Problem details – All of the data must be printed exactly; please include every line.

Excerpt from a dataset:
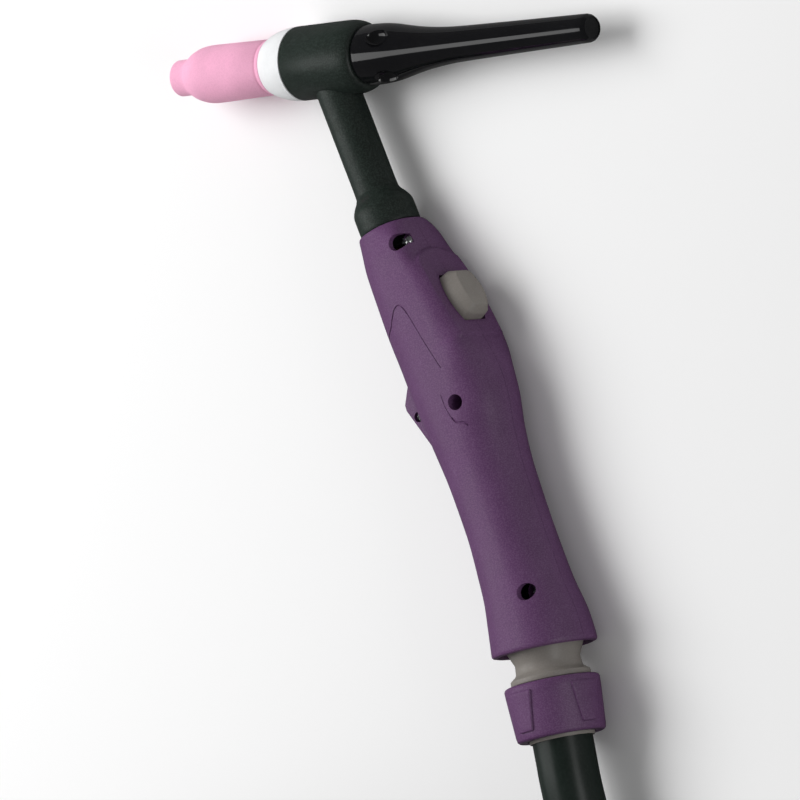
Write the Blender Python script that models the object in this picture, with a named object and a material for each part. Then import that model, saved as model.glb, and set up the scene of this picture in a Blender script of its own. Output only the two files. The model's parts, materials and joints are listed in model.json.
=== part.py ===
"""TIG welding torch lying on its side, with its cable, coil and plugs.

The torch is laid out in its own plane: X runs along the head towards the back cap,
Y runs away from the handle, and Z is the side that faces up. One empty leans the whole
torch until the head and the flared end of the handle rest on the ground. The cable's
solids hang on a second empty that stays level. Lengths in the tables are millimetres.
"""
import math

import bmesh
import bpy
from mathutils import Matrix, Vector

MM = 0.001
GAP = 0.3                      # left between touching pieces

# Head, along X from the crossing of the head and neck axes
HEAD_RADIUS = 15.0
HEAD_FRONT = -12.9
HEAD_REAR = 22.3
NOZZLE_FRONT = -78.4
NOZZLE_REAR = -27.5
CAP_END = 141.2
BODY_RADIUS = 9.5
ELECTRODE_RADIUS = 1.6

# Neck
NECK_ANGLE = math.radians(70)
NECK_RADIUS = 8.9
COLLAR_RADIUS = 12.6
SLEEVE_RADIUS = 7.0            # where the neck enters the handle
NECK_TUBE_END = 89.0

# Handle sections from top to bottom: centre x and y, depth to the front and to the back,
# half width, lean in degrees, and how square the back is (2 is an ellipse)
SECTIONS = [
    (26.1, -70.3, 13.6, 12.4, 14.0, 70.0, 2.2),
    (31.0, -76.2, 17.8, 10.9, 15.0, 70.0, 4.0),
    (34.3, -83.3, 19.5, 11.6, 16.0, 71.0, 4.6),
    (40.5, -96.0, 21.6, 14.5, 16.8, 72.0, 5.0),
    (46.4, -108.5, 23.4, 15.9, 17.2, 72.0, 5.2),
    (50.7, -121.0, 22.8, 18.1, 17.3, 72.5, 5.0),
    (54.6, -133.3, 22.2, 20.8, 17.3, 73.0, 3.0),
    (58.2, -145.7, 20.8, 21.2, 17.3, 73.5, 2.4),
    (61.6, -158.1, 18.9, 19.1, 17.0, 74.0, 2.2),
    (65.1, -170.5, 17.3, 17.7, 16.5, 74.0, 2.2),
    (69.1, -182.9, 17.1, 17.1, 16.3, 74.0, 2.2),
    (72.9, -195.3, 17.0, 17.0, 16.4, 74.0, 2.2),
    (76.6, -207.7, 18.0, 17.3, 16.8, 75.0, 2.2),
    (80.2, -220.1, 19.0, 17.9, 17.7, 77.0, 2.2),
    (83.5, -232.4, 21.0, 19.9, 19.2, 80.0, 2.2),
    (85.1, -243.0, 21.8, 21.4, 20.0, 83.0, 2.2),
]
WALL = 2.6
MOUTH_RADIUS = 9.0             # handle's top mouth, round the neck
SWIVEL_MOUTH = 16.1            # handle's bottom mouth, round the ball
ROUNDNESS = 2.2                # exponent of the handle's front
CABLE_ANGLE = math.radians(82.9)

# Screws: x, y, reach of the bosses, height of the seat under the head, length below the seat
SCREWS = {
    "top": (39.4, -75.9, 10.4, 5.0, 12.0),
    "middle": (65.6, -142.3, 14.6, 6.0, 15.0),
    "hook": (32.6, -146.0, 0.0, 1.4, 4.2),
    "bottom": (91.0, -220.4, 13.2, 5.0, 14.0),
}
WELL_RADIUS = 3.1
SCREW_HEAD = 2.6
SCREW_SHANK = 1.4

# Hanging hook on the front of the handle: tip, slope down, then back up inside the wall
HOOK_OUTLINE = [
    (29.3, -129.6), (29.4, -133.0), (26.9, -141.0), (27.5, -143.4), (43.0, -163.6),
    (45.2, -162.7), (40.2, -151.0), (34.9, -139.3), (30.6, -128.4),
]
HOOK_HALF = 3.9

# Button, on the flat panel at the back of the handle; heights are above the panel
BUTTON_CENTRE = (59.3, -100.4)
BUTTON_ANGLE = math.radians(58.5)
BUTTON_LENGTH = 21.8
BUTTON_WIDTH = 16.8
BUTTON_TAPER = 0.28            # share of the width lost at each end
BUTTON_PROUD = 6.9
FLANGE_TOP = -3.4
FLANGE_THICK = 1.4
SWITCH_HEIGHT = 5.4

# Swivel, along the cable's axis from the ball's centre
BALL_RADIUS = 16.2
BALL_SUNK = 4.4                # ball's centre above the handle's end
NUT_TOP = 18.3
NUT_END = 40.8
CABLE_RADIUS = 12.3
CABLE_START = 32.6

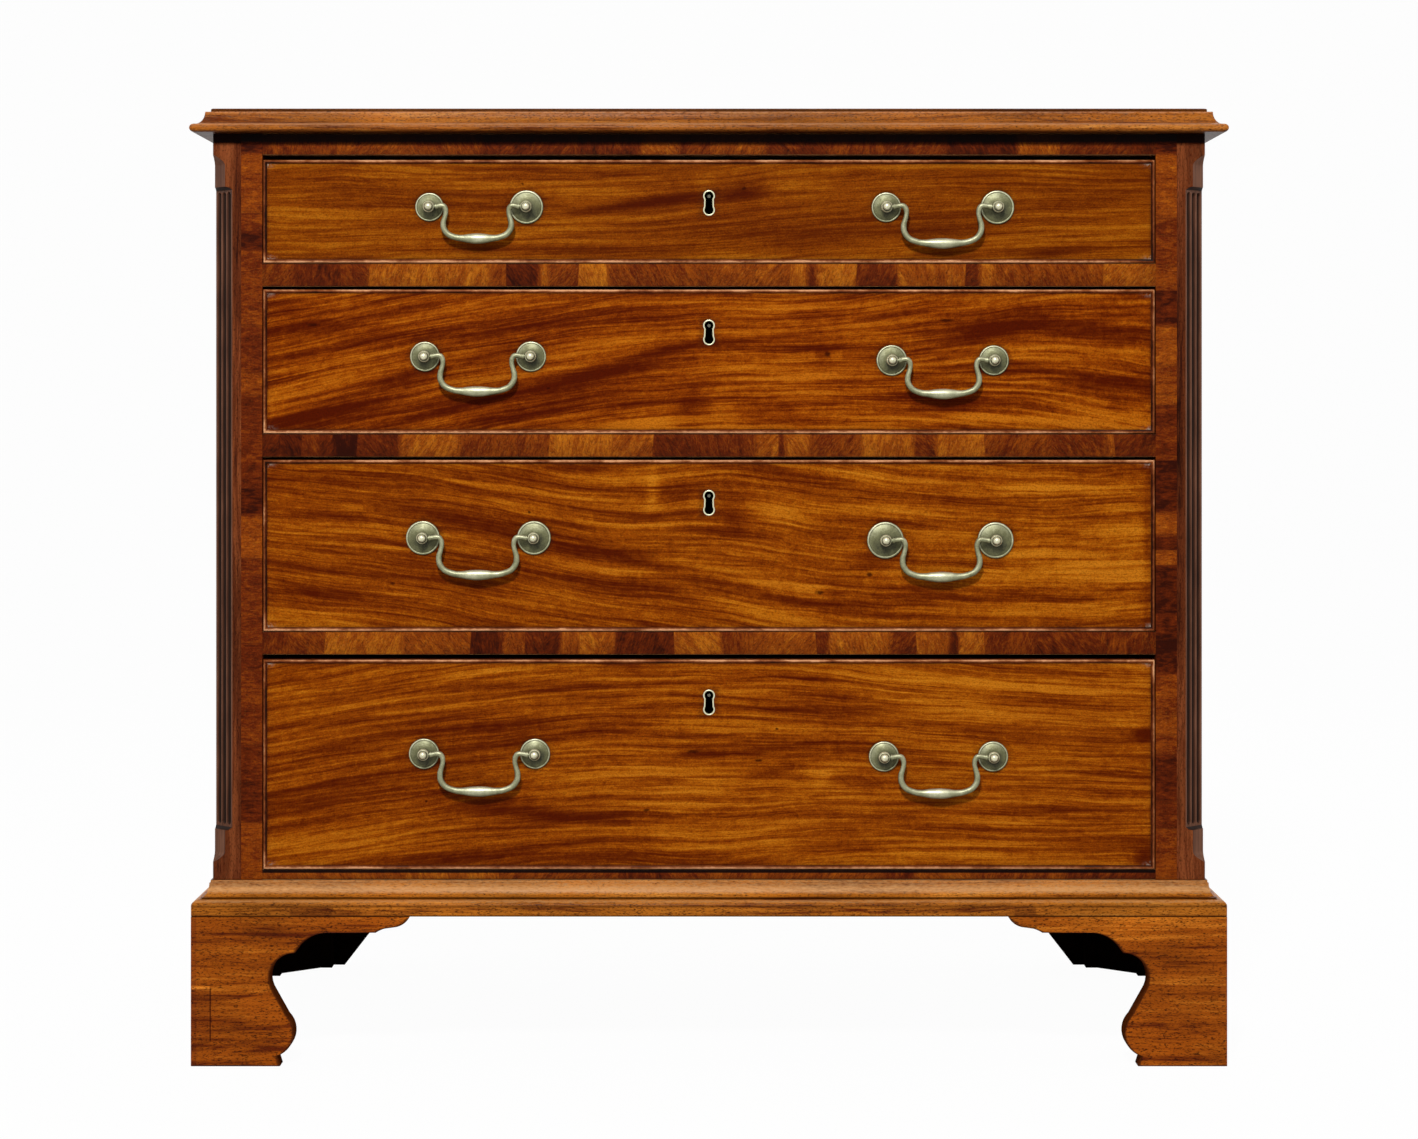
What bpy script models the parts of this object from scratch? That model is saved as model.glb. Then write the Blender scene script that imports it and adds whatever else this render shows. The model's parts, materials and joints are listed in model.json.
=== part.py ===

Correct answer –
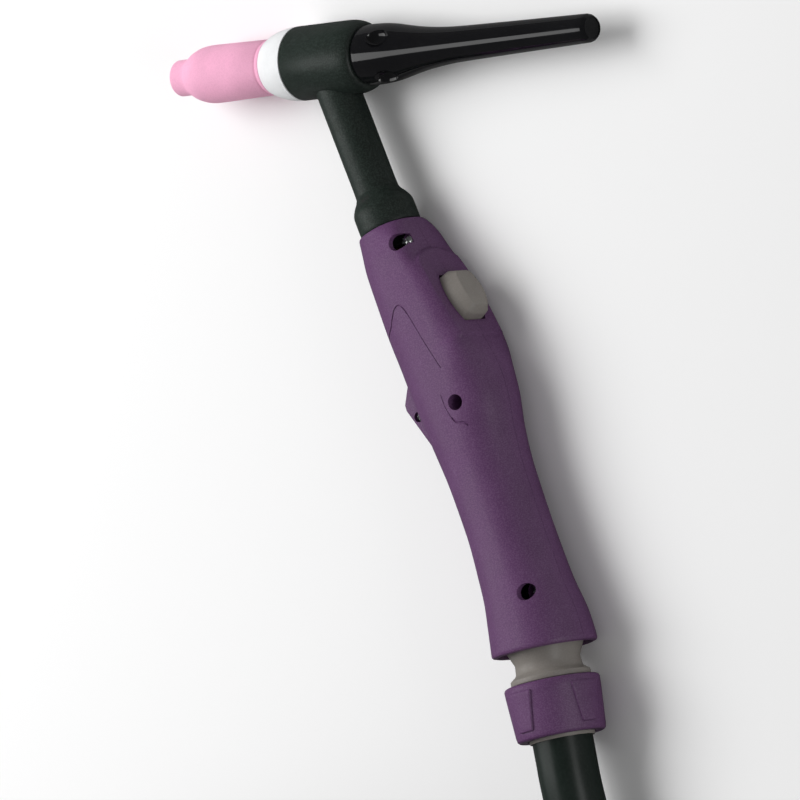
Write the Blender Python script that models the object in this picture, with a named object and a material for each part. Then import that model, saved as model.glb, and set up the scene of this picture in a Blender script of its own. Output only the two files. The model's parts, materials and joints are listed in model.json.
=== part.py ===
"""TIG welding torch lying on its side, with its cable, coil and plugs.

The torch is laid out in its own plane: X runs along the head towards the back cap,
Y runs away from the handle, and Z is the side that faces up. One empty leans the whole
torch until the head and the flared end of the handle rest on the ground. The cable's
solids hang on a second empty that stays level. Lengths in the tables are millimetres.
"""
import math

import bmesh
import bpy
from mathutils import Matrix, Vector

MM = 0.001
GAP = 0.3                      # left between touching pieces

# Head, along X from the crossing of the head and neck axes
HEAD_RADIUS = 15.0
HEAD_FRONT = -12.9
HEAD_REAR = 22.3
NOZZLE_FRONT = -78.4
NOZZLE_REAR = -27.5
CAP_END = 141.2
BODY_RADIUS = 9.5
ELECTRODE_RADIUS = 1.6

# Neck
NECK_ANGLE = math.radians(70)
NECK_RADIUS = 8.9
COLLAR_RADIUS = 12.6
SLEEVE_RADIUS = 7.0            # where the neck enters the handle
NECK_TUBE_END = 89.0

# Handle sections from top to bottom: centre x and y, depth to the front and to the back,
# half width, lean in degrees, and how square the back is (2 is an ellipse)
SECTIONS = [
    (26.1, -70.3, 13.6, 12.4, 14.0, 70.0, 2.2),
    (31.0, -76.2, 17.8, 10.9, 15.0, 70.0, 4.0),
    (34.3, -83.3, 19.5, 11.6, 16.0, 71.0, 4.6),
    (40.5, -96.0, 21.6, 14.5, 16.8, 72.0, 5.0),
    (46.4, -108.5, 23.4, 15.9, 17.2, 72.0, 5.2),
    (50.7, -121.0, 22.8, 18.1, 17.3, 72.5, 5.0),
    (54.6, -133.3, 22.2, 20.8, 17.3, 73.0, 3.0),
    (58.2, -145.7, 20.8, 21.2, 17.3, 73.5, 2.4),
    (61.6, -158.1, 18.9, 19.1, 17.0, 74.0, 2.2),
    (65.1, -170.5, 17.3, 17.7, 16.5, 74.0, 2.2),
    (69.1, -182.9, 17.1, 17.1, 16.3, 74.0, 2.2),
    (72.9, -195.3, 17.0, 17.0, 16.4, 74.0, 2.2),
    (76.6, -207.7, 18.0, 17.3, 16.8, 75.0, 2.2),
    (80.2, -220.1, 19.0, 17.9, 17.7, 77.0, 2.2),
    (83.5, -232.4, 21.0, 19.9, 19.2, 80.0, 2.2),
    (85.1, -243.0, 21.8, 21.4, 20.0, 83.0, 2.2),
]
WALL = 2.6
MOUTH_RADIUS = 9.0             # handle's top mouth, round the neck
SWIVEL_MOUTH = 16.1            # handle's bottom mouth, round the ball
ROUNDNESS = 2.2                # exponent of the handle's front
CABLE_ANGLE = math.radians(82.9)

# Screws: x, y, reach of the bosses, height of the seat under the head, length below the seat
SCREWS = {
    "top": (39.4, -75.9, 10.4, 5.0, 12.0),
    "middle": (65.6, -142.3, 14.6, 6.0, 15.0),
    "hook": (32.6, -146.0, 0.0, 1.4, 4.2),
    "bottom": (91.0, -220.4, 13.2, 5.0, 14.0),
}
WELL_RADIUS = 3.1
SCREW_HEAD = 2.6
SCREW_SHANK = 1.4

# Hanging hook on the front of the handle: tip, slope down, then back up inside the wall
HOOK_OUTLINE = [
    (29.3, -129.6), (29.4, -133.0), (26.9, -141.0), (27.5, -143.4), (43.0, -163.6),
    (45.2, -162.7), (40.2, -151.0), (34.9, -139.3), (30.6, -128.4),
]
HOOK_HALF = 3.9

# Button, on the flat panel at the back of the handle; heights are above the panel
BUTTON_CENTRE = (59.3, -100.4)
BUTTON_ANGLE = math.radians(58.5)
BUTTON_LENGTH = 21.8
BUTTON_WIDTH = 16.8
BUTTON_TAPER = 0.28            # share of the width lost at each end
BUTTON_PROUD = 6.9
FLANGE_TOP = -3.4
FLANGE_THICK = 1.4
SWITCH_HEIGHT = 5.4

# Swivel, along the cable's axis from the ball's centre
BALL_RADIUS = 16.2
BALL_SUNK = 4.4                # ball's centre above the handle's end
NUT_TOP = 18.3
NUT_END = 40.8
CABLE_RADIUS = 12.3
CABLE_START = 32.6

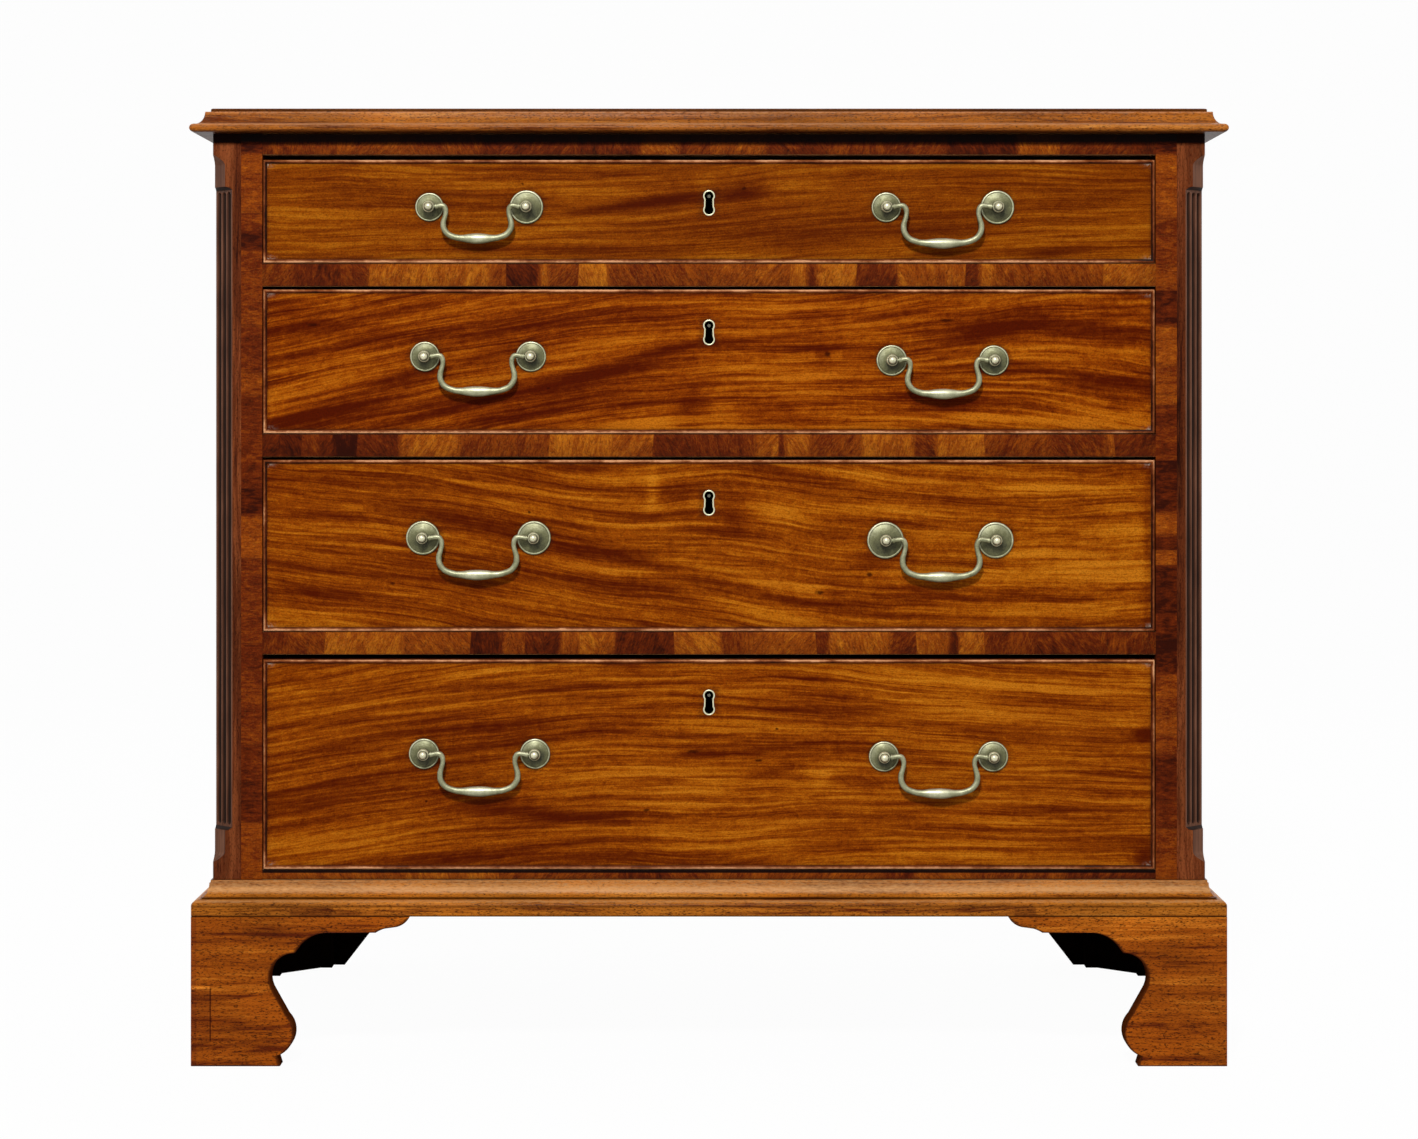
What bpy script models the parts of this object from scratch? That model is saved as model.glb. Then write the Blender scene script that imports it and adds whatever else this render shows. The model's parts, materials and joints are listed in model.json.
=== part.py ===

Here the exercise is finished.